I offer this quote from a user named “sagedavis” from the Helpful Gardener Gardening Forum: “It did, somehow, make my potted mint grow way faster than I expected it to, and the roots basically strangled it out before I realized what was causing the death of the the mint, and obviously, before I decided it was time to transplant it.”
Do a CTRL + F and search for “mint”.

In pot-grown mints, there are two main kinds of roots: feeder roots, which draw nutrients upwards throughout the plant; and tap roots, to stablize the plant. In a pot, the roots are constrained, but they still continue to grow in the constrained area. Both types of roots grow, and over a period of more than a year, can fill up the whole pot so much that the root mass starts growing out from the drainage holes at the bottom of the pot. In the pot itself, there is no more space to expand. So the roots become so tight that they literally strangle themselves. Nutrients and water are likely unable to reach the feeder roots easily, and the plant might die from dehydration and also nutrient deficiency.

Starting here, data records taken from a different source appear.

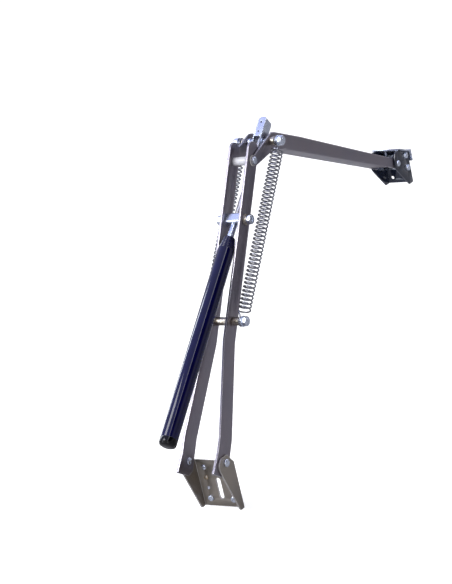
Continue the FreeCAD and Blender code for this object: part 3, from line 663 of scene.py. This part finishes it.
def add_light(name, place, target, width, height, power, tint=(1, 1, 1)):
    """A soft rectangular studio light."""
    lamp = bpy.data.lights.new(name, "AREA")
    lamp.shape = "RECTANGLE"
    lamp.size = width
    lamp.size_y = height
    lamp.energy = power
    lamp.color = tint
    holder = bpy.data.objects.new(name, lamp)
    holder.location = place
    holder.rotation_euler = (Vector(target) - Vector(place)).to_track_quat("-Z", "Y").to_euler()
    bpy.context.scene.collection.objects.link(holder)


# colours of the surroundings, and where across them the thin bright line stands
WHITE = (0.97, 0.97, 0.97, 1)
SKY_BRIGHT = (1.0, 1.0, 1.04, 1)
SKY_MIDDLE = (0.36, 0.36, 0.39, 1)
SKY_LOW = (0.10, 0.10, 0.12, 1)
SKY_BLUE = (0.70, 0.75, 1.15, 1)
SKY_DARK = (0.01, 0.01, 0.012, 1)
SKY_LINE = (5.0, 5.0, 5.4, 1)
LINE_AT = 0.42
LINE_HALF = 0.05


def add_world():
    """White to the eye; what gloss and metal mirror is a room with a blue and a dark ceiling."""
    world = bpy.data.worlds.new("studio")
    world.use_nodes = True
    bpy.context.scene.world = world
    nodes = Nodes(world.node_tree)
    where = nodes.node("ShaderNodeTexCoord").outputs["Generated"]
    toward = nodes.node("ShaderNodeSeparateXYZ", Vector=where).outputs
    low = nodes.mix(nodes.ramp(toward["Z"], -0.4, 0.05), SKY_LOW, SKY_MIDDLE)
    sky = nodes.mix(nodes.ramp(toward["Z"], 0.05, 0.55), low, SKY_BRIGHT)
    high = nodes.ramp(toward["Z"], 0.25, 0.5)
    behind = nodes.ramp(toward["Y"], -0.75, -0.60)
    ceiling = nodes.math("MULTIPLY", high, behind)
    right = nodes.ramp(toward["X"], LINE_AT, LINE_AT + 0.06)
    from_line = nodes.math("ABSOLUTE", nodes.math("SUBTRACT", toward["X"], LINE_AT))
    line = nodes.math("LESS_THAN", from_line, LINE_HALF)
    panels = nodes.mix(line, nodes.mix(right, SKY_BLUE, SKY_DARK), SKY_LINE)
    room = nodes.mix(ceiling, sky, panels)
    shaded = nodes.mix(nodes.ramp(toward["X"], 0.0, 0.5), sky, SKY_LOW)
    mirrored = nodes.mix(nodes.seen_by("Is Glossy Ray"), shaded, room)
    seen = nodes.mix(nodes.seen_by("Is Camera Ray"), mirrored, WHITE)
    nodes.feed(nodes.tree.nodes["Background"].inputs["Color"], seen)


add_camera()
add_floor()
add_world()
MIDDLE = (0, 0.25, 0.2)
add_light("key", (-1.2, -1.6, 2.2), MIDDLE, 1.2, 1.2, 45)
add_light("left", (-1.7, -1.9, 0.4), MIDDLE, 0.9, 1.6, 20, (0.82, 0.88, 1.0))
add_light("strip", (1.1, -2.1, 0.3), MIDDLE, 0.07, 2.2, 5)
add_light("rim", (-2.2, 0.6, 0.8), MIDDLE, 0.25, 2.0, 20, (0.85, 0.92, 1.0))
bpy.context.scene.view_settings.view_transform = "Standard"
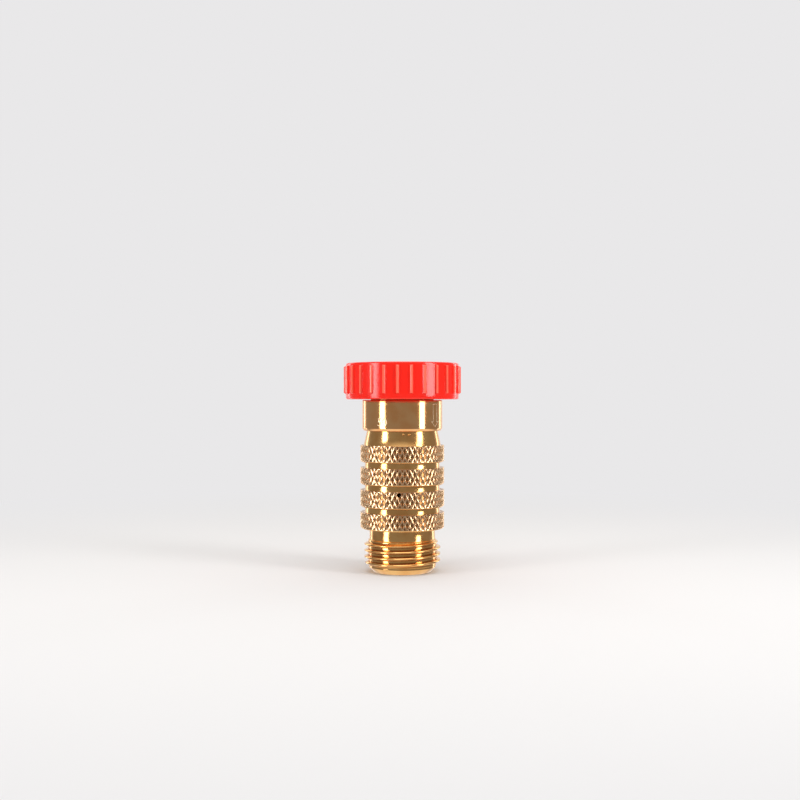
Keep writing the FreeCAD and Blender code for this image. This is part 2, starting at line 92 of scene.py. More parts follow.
world = bpy.data.worlds.new("studio")
bpy.context.scene.world = world
world.use_nodes = True
sky = world.node_tree
sky.nodes.clear()
BACKGROUND_COLOUR = hex_colour("#E9E8E9")
seen = add_node(sky, "ShaderNodeBackground", {"Color": BACKGROUND_COLOUR, "Strength": 1.0})
direction = add_node(sky, "ShaderNodeTexCoord")
parts = add_node(sky, "ShaderNodeSeparateXYZ", {"Vector": direction.outputs["Generated"]})
behind = add_node(sky, "ShaderNodeMapRange", {
    "Value": parts.outputs["Y"], "From Min": 0.5, "From Max": 0.9, "To Min": 0.29, "To Max": 0.95})
above = add_node(sky, "ShaderNodeMapRange", {
    "Value": parts.outputs["Z"], "From Min": 0.5, "From Max": 0.7, "To Min": 0.0, "To Max": 1.0})
below = add_node(sky, "ShaderNodeMapRange", {
    "Value": parts.outputs["Z"], "From Min": -0.4, "From Max": -0.65, "To Min": 0.0, "To Max": 1.0})
upright = add_node(sky, "ShaderNodeMath", {
    0: above.outputs[0], 1: below.outputs[0]}, operation="MAXIMUM")
level = add_node(sky, "ShaderNodeMath", {
    0: behind.outputs[0], 1: upright.outputs[0]}, operation="MAXIMUM")
lit = add_node(sky, "ShaderNodeBackground", {
    "Color": hex_colour("#FFFDFA"), "Strength": level.outputs[0]})
rays = add_node(sky, "ShaderNodeLightPath")
choice = add_node(sky, "ShaderNodeMixShader", {
    0: rays.outputs["Is Camera Ray"], 1: lit.outputs[0], 2: seen.outputs[0]})
add_node(sky, "ShaderNodeOutputWorld", {"Surface": choice.outputs[0]})

# The table lies a hair under the outlet, so that the two faces don't flicker.
TABLE_RADIUS = 6
TABLE_GAP = 0.05
bpy.ops.object.select_all(action="DESELECT")
bpy.ops.mesh.primitive_circle_add(vertices=96, radius=TABLE_RADIUS, fill_type="NGON",
                                  location=(0, 0, -TABLE_GAP * MM))
table = bpy.context.object
table.name = "table"
bpy.ops.object.transform_apply(location=True, rotation=True, scale=True)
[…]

The way to prune the mints’ roots are as follows:

Step one
Grab hold of all the stalks of your plant into one bunch. Hold them as close to their base as possible. Pull the whole clump gently out of the pot. Technically, your root ball should look much tighter and messier than the one shown in my picture before you prune it. But I prune my mints every nine months or so to encourage more vigorous growth, and to do a soil change for them.

Step two
Take a pair of clean secateurs and cut between 30 to 40% of the lower root mass off (the part farthest from the stalks). I usually do a 50% cut, but for others who are not sure, I recommend a 30% prune.

Step three

Fill your pot with fresh soil mix

Step four

Place your pruned plant gently onto the fresh soil, and firm it down. Fill up any gaps between the root mass and the pot, water your plant, and place it in an area with bright shade (not full sun) for a few days until you see the leaves perk up again, which shows that it has gotten over the shock to its roots.

Personal experience: The mints (and also other plants) all seem to do better with semi-regular root prunings. However, you must make sure you know if a plant is exceptionally sensitive to root disturbances (like the lemon myrtle) then a minimal root pruning of 5% of the whole root ball is enough.